Autoignition and combustion characteristics of kerosene droplets with dilute concentrations of aluminum nanoparticles at elevated temperatures

In this experimental study, we investigated the effects of high ambient temperatures and dilute concentrations of nanoparticles (NPs) on the autoignition and combustion characteristics of kerosene-based nanofluid droplets. An isolated kerosene droplet containing 0.1%, 0.5% or 1.0% by weight of aluminum (Al) NPs suspended on a silicon carbide (SiC) fiber was suddenly exposed to an elevated temperature (in range 400–800 °C) at atmospheric pressure (0.1 MPa) under normal gravity, and the autoignition and combustion characteristics were examined. The ignition delay time, burning rate constant and combustion characteristics of pure and stabilized kerosene droplets were also observed for comparison. The results indicate that, similar to pure kerosene droplets, the ignition delay time of NP-laden kerosene (n-Al/kerosene) droplets also followed the Arrhenius expression and decreased exponentially with increasing temperature. However, the addition of dilute concentrations of Al NPs to kerosene reduced the ignition delay and lowered the minimum ignition temperature to 600 °C, at which pure kerosene droplets of the same initial diameter were not ignited.
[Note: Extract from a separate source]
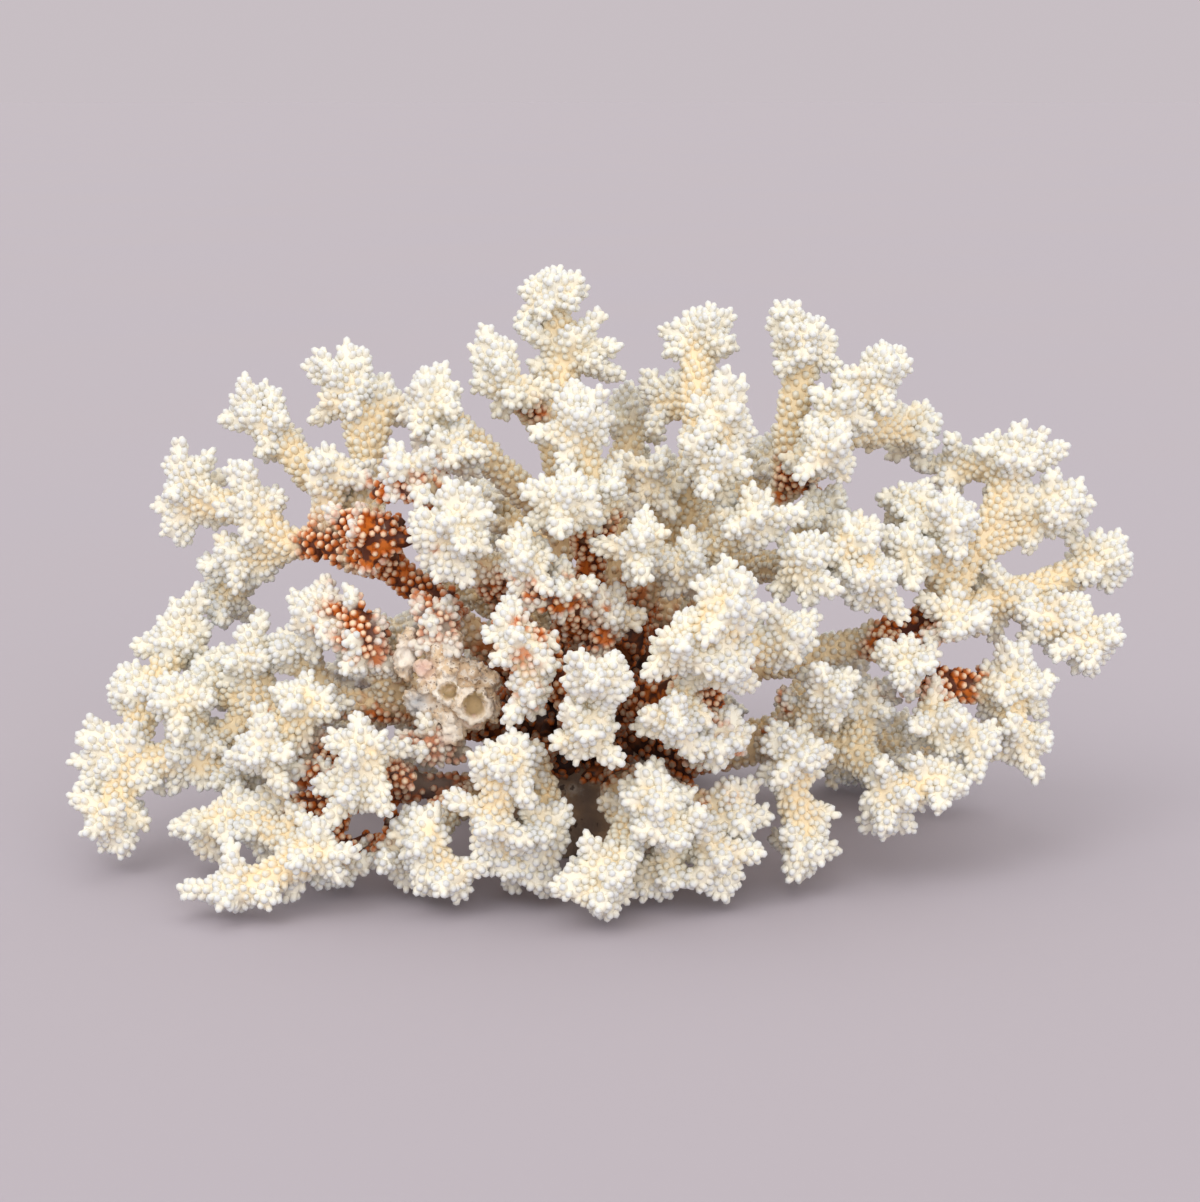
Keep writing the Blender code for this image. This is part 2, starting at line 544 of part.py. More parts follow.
def facet(thing, facet_area):
    """Reduce a skin to broad facets of about the given area in square millimetres."""
    area = sum(face.area for face in thing.data.polygons) / MM ** 2
    triangles = sum(len(face.vertices) - 2 for face in thing.data.polygons)
    coarse = thing.modifiers.new("facets", "DECIMATE")
    coarse.ratio = min(1.0, area / facet_area / triangles)
    settle(thing)


def weld_short_edges(thing):
    """Collapse the slivers that a cut leaves, wherever the skin stays closed."""
    shape = bmesh.new()
    shape.from_mesh(thing.data)
    bmesh.ops.triangulate(shape, faces=shape.faces)
    bmesh.ops.dissolve_degenerate(shape, edges=shape.edges, dist=SMALLEST_EDGE * MM)
    bmesh.ops.triangulate(shape, faces=shape.faces)
    if all(edge.is_manifold for edge in shape.edges):
        shape.to_mesh(thing.data)
    shape.free()


def keep_largest_body(thing):
    """Delete the crumbs that a cut leaves."""
    shape = bmesh.new()
    shape.from_mesh(thing.data)
    unseen = set(shape.verts)
    bodies = []
    while unseen:
        body = {unseen.pop()}
        edge_of_body = list(body)
        while edge_of_body:
            vert = edge_of_body.pop()
            for edge in vert.link_edges:
                other = edge.other_vert(vert)
                if other in unseen:
                    unseen.remove(other)
                    body.add(other)
                    edge_of_body.append(other)
        bodies.append(body)
    bodies.sort(key=len, reverse=True)
    for crumb in bodies[1:]:
        bmesh.ops.delete(shape, geom=list(crumb), context="VERTS")
    shape.to_mesh(thing.data)
    shape.free()


def is_closed(mesh):
    """Whether a mesh has faces and every edge of it joins exactly two of them."""
    shape = bmesh.new()
    shape.from_mesh(mesh)
    closed = len(shape.faces) > 0 and all(edge.is_manifold for edge in shape.edges)
    shape.free()
    return closed


def cut(thing, cutter):
    """Take a closed cutter away from an object, minding folds in the skins of both."""
    whole = thing.data
    for solver in ("EXACT", "MANIFOLD"):
        thing.data = whole
        saw = thing.modifiers.new("saw", "BOOLEAN")
        saw.operation = "DIFFERENCE"
        saw.solver = solver
        saw.use_self = solver == "EXACT"
        saw.object = cutter
        settle(thing)
        if is_closed(thing.data):
            return


def box_of(thing):
    """Lowest and highest corner of an object's mesh."""
    points = [vert.co for vert in thing.data.vertices]
    return [min(p[i] for p in points) for i in range(3)], [max(p[i] for p in points) for i in range(3)]


def boxes_meet(one, other):
    """Whether two boxes overlap, allowing for the gap."""
    return all(one[0][i] < other[1][i] + PIECE_GAP * MM and other[0][i] < one[1][i] + PIECE_GAP * MM
               for i in range(3))


def skin_tree(thing):
    """A search tree over an object's faces."""
    shape = bmesh.new()
    shape.from_mesh(thing.data)
    bmesh.ops.triangulate(shape, faces=shape.faces)
    tree = BVHTree.FromBMesh(shape)
    shape.free()
    return tree


def fattened(thing, gap):
    """A copy of an object, swollen by the gap that pieces keep, in millimetres."""
    copy = thing.copy()
    copy.data = thing.data.copy()
    copy.name = "room_of_" + thing.name
    bpy.context.scene.collection.objects.link(copy)
    swell(copy, gap)
    return copy


def clear_of(piece, neighbour):
    """Cut a piece back further from a neighbour whose skin it still crosses."""
    for gap in WIDER_GAPS:
        if not skin_tree(piece).overlap(skin_tree(neighbour)):
            return
        room = fattened(neighbour, gap)
        cut(piece, room)
        bpy.data.objects.remove(room, do_unlink=True)


def make_room(piece, rooms, finished):
    """Cut a piece back from the pieces that took their room before it."""
    for room in rooms:
        if boxes_meet(box_of(piece), box_of(room)):
            cut(piece, room)
    keep_largest_body(piece)
    weld_short_edges(piece)
    for neighbour in finished:
        if boxes_meet(box_of(piece), box_of(neighbour)):
            clear_of(piece, neighbour)
    keep_largest_body(piece)


def grow_piece(name, twigs):
    """One limb or branch as a faceted solid."""
    shape = bmesh.new()
    for twig in twigs:
        add_twig(shape, twig)
    piece = make_object(name, shape)
    fuse_skin(piece)
    facet(piece, FACET_AREA)
    return piece


def grow_worm_tubes():
    """The crust that worms left in front of the crusted branch, with two open tubes in it."""
    shape = bmesh.new()
    for across, up, depth, radius in CRUST_LUMPS:
        add_bead(shape, place(across, up, depth), radius)
    for mouth in TUBE_MOUTHS:
        add_twig(shape, Twig(mouth.start, mouth.end, mouth.start_radius, mouth.end_radius))
    crust = make_object("worm_tubes", shape)
    fuse_skin(crust)
    facet(crust, CRUST_FACET_AREA)
    for mouth in TUBE_MOUTHS:
        axis = (mouth.end - mouth.start).normalized()
        brim = mouth.end + axis * mouth.end_radius
        floor_of_bore = mouth.end - axis * TUBE_BORE_DEPTH
        drill = bmesh.new()
        run = brim - floor_of_bore
        lie = run.to_track_quat("Z", "Y").to_matrix().to_4x4()
        middle = Matrix.Translation((brim + floor_of_bore) * 0.5 * MM)
        bore_radius = (mouth.end_radius - TUBE_WALL) * MM
        bmesh.ops.create_cone(drill, cap_ends=True, segments=TUBE_BORE_SIDES,
                              radius1=bore_radius * TUBE_BORE_TAPER, radius2=bore_radius,
                              depth=run.length * MM, matrix=middle @ lie)
        bore = make_object("bore", drill)
        cut(crust, bore)
        bpy.data.objects.remove(bore, do_unlink=True)
    return crust


def grow_holdfast():
    """The flat foot, the waist and the heart from which the limbs leave."""
    shape = bmesh.new()
    for index in range(FOOT_LUMPS):
        angle = math.tau * index / FOOT_LUMPS
        middle = Vector(((FOOT_HALF_WIDTH - FOOT_LUMP_RADIUS) * math.cos(angle),
                         (FOOT_HALF_DEPTH - FOOT_LUMP_RADIUS) * math.sin(angle), 0.0))
        top = Vector((middle.x * WAIST_TAPER, middle.y * WAIST_TAPER, WAIST_HEIGHT))
        add_twig(shape, Twig(middle, top, FOOT_LUMP_RADIUS, FOOT_LUMP_RADIUS))
    add_bead(shape, Vector((0.0, 0.0, WAIST_HEIGHT)), WAIST_RADIUS)
    squash = Matrix.Translation(HEART * MM) @ Matrix.Diagonal((*HEART_HALF_SIZES, 1.0 / MM)) * MM
    bmesh.ops.create_icosphere(shape, subdivisions=3, radius=1.0, matrix=squash)
    holdfast = make_object("holdfast", shape)
    fuse_skin(holdfast)
    facet(holdfast, HOLDFAST_FACET_AREA)
    return holdfast


def flatten_foot(thing):
    """Saw the holdfast off at the floor."""
    shape = bmesh.new()
    shape.from_mesh(thing.data)
    whole = list(shape.verts) + list(shape.edges) + list(shape.faces)
    sawn = bmesh.ops.bisect_plane(shape, geom=whole, plane_co=(0, 0, 0), plane_no=(0, 0, -1),
                                  clear_outer=True)
    rim = [item for item in sawn["geom_cut"] if isinstance(item, bmesh.types.BMEdge)]
    bmesh.ops.contextual_create(shape, geom=rim)
    shape.to_mesh(thing.data)
    shape.free()


def colour(name, rgba, roughness):
    """A plain matt finish."""
    finish = bpy.data.materials.new(name)
    finish.use_nodes = True
    shader = finish.node_tree.nodes["Principled BSDF"]
    shader.inputs["Base Color"].default_value = rgba
    shader.inputs["Roughness"].default_value = roughness
    shader.inputs["Metallic"].default_value = 0.0
    return finish


def clear_scene():
    """Remove whatever the scene holds."""
    for thing in list(bpy.data.objects):
        bpy.data.objects.remove(thing, do_unlink=True)


def build_coral():
    """Grow the holdfast and every piece, each cut back from those that took their room before."""
    clear_scene()
    holdfast = grow_holdfast()
    flatten_foot(holdfast)
    keep_largest_body(holdfast)
    holdfast.data.materials.append(colour("holdfast", STONE, STONE_ROUGHNESS))

    twigs = near_twigs()
    order = [(name, twigs[name]) for name in PIECE_ORDER]
    dice = random.Random(FAR_SEED)
    for name, sources, added_turn in FAR_PIECES:
        near = [twig for source in sources for twig in twigs[source]]
        order.append((name, turned_twigs(near, FAR_TURN + math.radians(added_turn), dice)))

    finished = [holdfast]
    rooms = [fattened(holdfast, PIECE_GAP)]
    for name, its_twigs in order:
        piece = grow_piece(name, its_twigs)
        room_of_piece = fattened(piece, PIECE_GAP)
        make_room(piece, rooms, finished)
        piece.data.materials.append(colour(name, BLEACHED, BLEACHED_ROUGHNESS))
        finished.append(piece)
        rooms.append(room_of_piece)
    crust = grow_worm_tubes()
    make_room(crust, rooms, finished)
    crust.data.materials.append(colour("worm_tubes", CRUST, CRUST_ROUGHNESS))

    for room in rooms:
        bpy.data.objects.remove(room, do_unlink=True)


build_coral()
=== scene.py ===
"""Brownstem coral: a dried branching colony covered with knobs, standing on a pale floor.

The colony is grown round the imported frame, one piece of mesh for each limb. The skeleton is the one
that the solids follow: limbs leave a heart, and each carries sprays, short stems whose ends spread
into blunt lobes. Here every stem and lobe becomes a slim core, and knobs stand all over the cores.
Lengths are in metres in the frame, and in millimetres in the skeleton.
"""
import logging
import math
import random
from dataclasses import dataclass
from enum import Enum

import bpy
import numpy as np
from mathutils import Matrix, Vector


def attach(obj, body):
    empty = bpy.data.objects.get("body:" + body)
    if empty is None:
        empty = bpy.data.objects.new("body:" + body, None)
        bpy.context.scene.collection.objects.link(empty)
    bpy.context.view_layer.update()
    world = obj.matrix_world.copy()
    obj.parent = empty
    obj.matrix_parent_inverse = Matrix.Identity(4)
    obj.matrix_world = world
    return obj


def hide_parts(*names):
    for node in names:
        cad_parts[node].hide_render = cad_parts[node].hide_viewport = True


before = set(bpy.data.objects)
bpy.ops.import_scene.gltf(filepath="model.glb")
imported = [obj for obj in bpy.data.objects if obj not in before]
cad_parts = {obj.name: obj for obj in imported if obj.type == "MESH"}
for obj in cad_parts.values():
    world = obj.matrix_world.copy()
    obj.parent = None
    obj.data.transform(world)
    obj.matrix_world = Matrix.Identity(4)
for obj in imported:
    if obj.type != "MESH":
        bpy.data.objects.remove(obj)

LOG = logging.getLogger("coral")
MM = 0.001
BODY = "root"
# Keeps a finger of no length from a division by zero
SMALLEST_SQUARE = 1e-6
# How near the floor a knob may reach, in millimetres
LOWEST_KNOB = 0.3

Colour = tuple[float, float, float]
Span = tuple[float, float]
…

In contrast to the combustion of pure and stabilized kerosene droplets, the combustion of n-Al/kerosene droplets exhibited disruptive behavior characterized by sudden reductions in the droplet diameter without any prior expansions caused by multiple-time bubble formation and their subsequent rupture at or near the droplet’s surface. This bubble pop-up resulted in droplet trembling and fragmentation and ultimately led to enhancement in gasification, vapor accumulation and envelope flame disturbance. The NPs were also brought out of the droplets through these disruptions. Consequently, the burning time and total combustion time of the droplets were reduced, and almost no residue remained on the fiber following combustion. Thus, the combustion rate of n-Al/kerosene droplets was substantially enhanced compared with pure kerosene droplets at all tested temperatures.